STATED TASK
Output the data that follows exactly, line for line.

━━━ DATASET EXTRACT

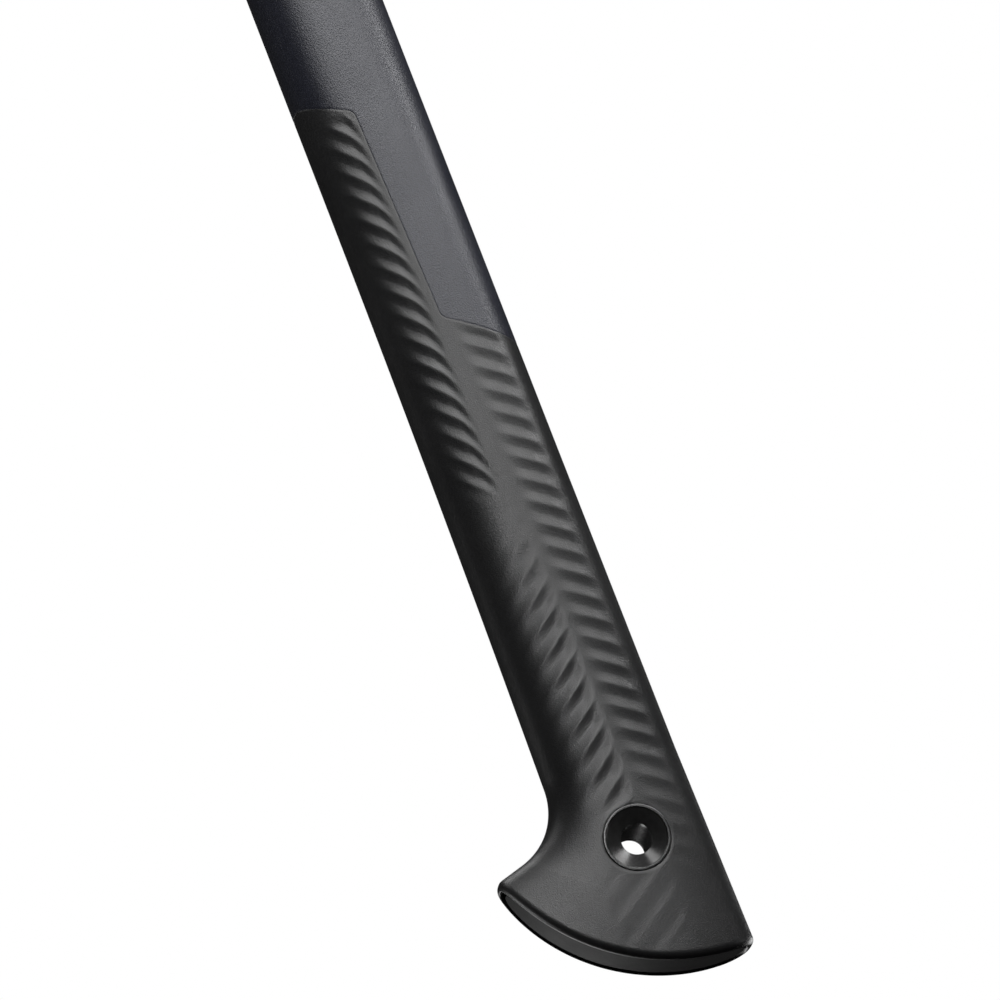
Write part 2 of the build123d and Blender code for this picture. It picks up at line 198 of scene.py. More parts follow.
def seam_line():
    """The seam as a fine line of (x, height) points, its two corners rounded."""
    pts = [np.array(p) for p in SEAM]
    line = [pts[0]]
    for before, corner, after in zip(pts, pts[1:], pts[2:]):
        a = (before - corner) / np.linalg.norm(before - corner)
        b = (after - corner) / np.linalg.norm(after - corner)
        half = math.acos(float(a @ b)) / 2
        reach = SEAM_CORNER / math.tan(half)
        middle = corner + (a + b) / np.linalg.norm(a + b) * SEAM_CORNER / math.sin(half)
        start, end = corner + a * reach - middle, corner + b * reach - middle
        for k in range(CORNER_STEPS + 1):
            arm = start * (1 - k / CORNER_STEPS) + end * (k / CORNER_STEPS)
            line.append(middle + arm / np.linalg.norm(arm) * SEAM_CORNER)
    line.append(pts[3])
    return np.array(line)


SEAM_LINE = seam_line()


def seam_x(h):
    """The seam's x at height h; the grip is everything in front of it."""
    return np.interp(h, SEAM_LINE[:, 1], SEAM_LINE[:, 0])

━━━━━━

RESPONSE
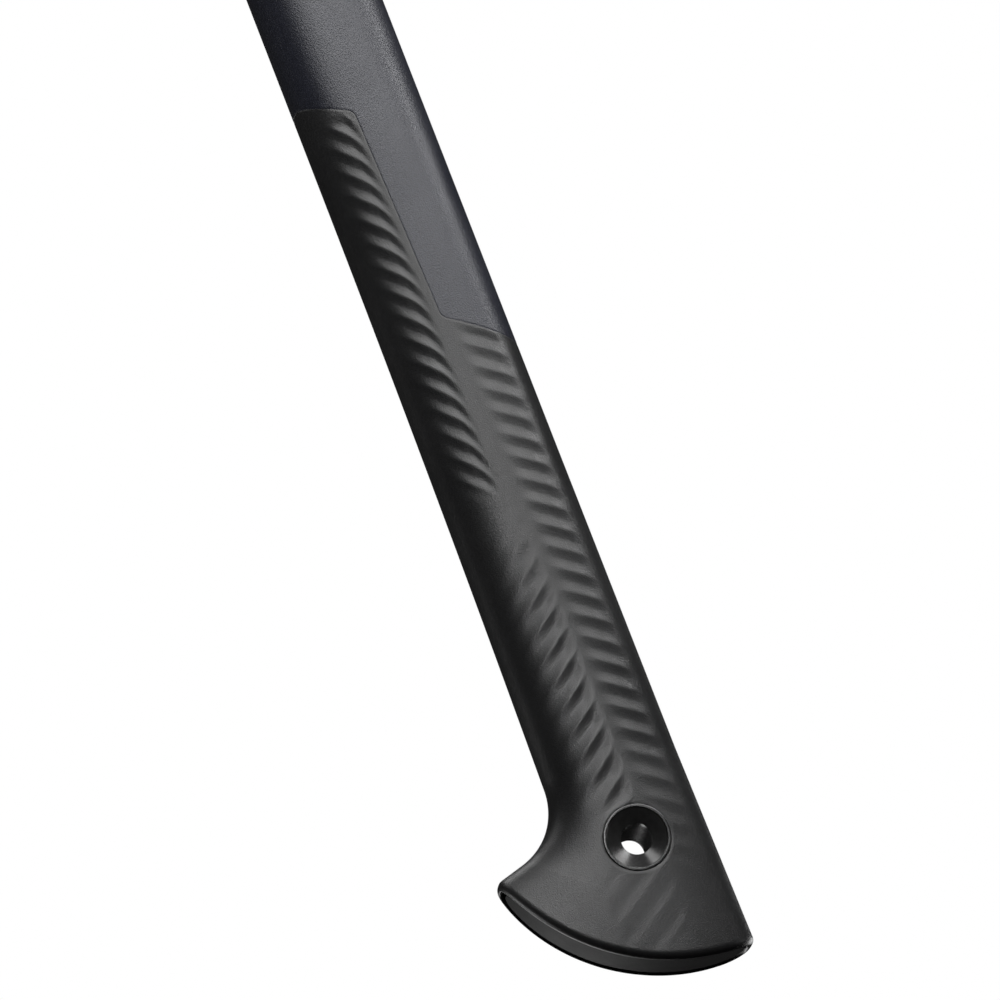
Write part 2 of the build123d and Blender code for this picture. It picks up at line 198 of scene.py. More parts follow.
def seam_line():
    """The seam as a fine line of (x, height) points, its two corners rounded."""
    pts = [np.array(p) for p in SEAM]
    line = [pts[0]]
    for before, corner, after in zip(pts, pts[1:], pts[2:]):
        a = (before - corner) / np.linalg.norm(before - corner)
        b = (after - corner) / np.linalg.norm(after - corner)
        half = math.acos(float(a @ b)) / 2
        reach = SEAM_CORNER / math.tan(half)
        middle = corner + (a + b) / np.linalg.norm(a + b) * SEAM_CORNER / math.sin(half)
        start, end = corner + a * reach - middle, corner + b * reach - middle
        for k in range(CORNER_STEPS + 1):
            arm = start * (1 - k / CORNER_STEPS) + end * (k / CORNER_STEPS)
            line.append(middle + arm / np.linalg.norm(arm) * SEAM_CORNER)
    line.append(pts[3])
    return np.array(line)


SEAM_LINE = seam_line()


def seam_x(h):
    """The seam's x at height h; the grip is everything in front of it."""
    return np.interp(h, SEAM_LINE[:, 1], SEAM_LINE[:, 0])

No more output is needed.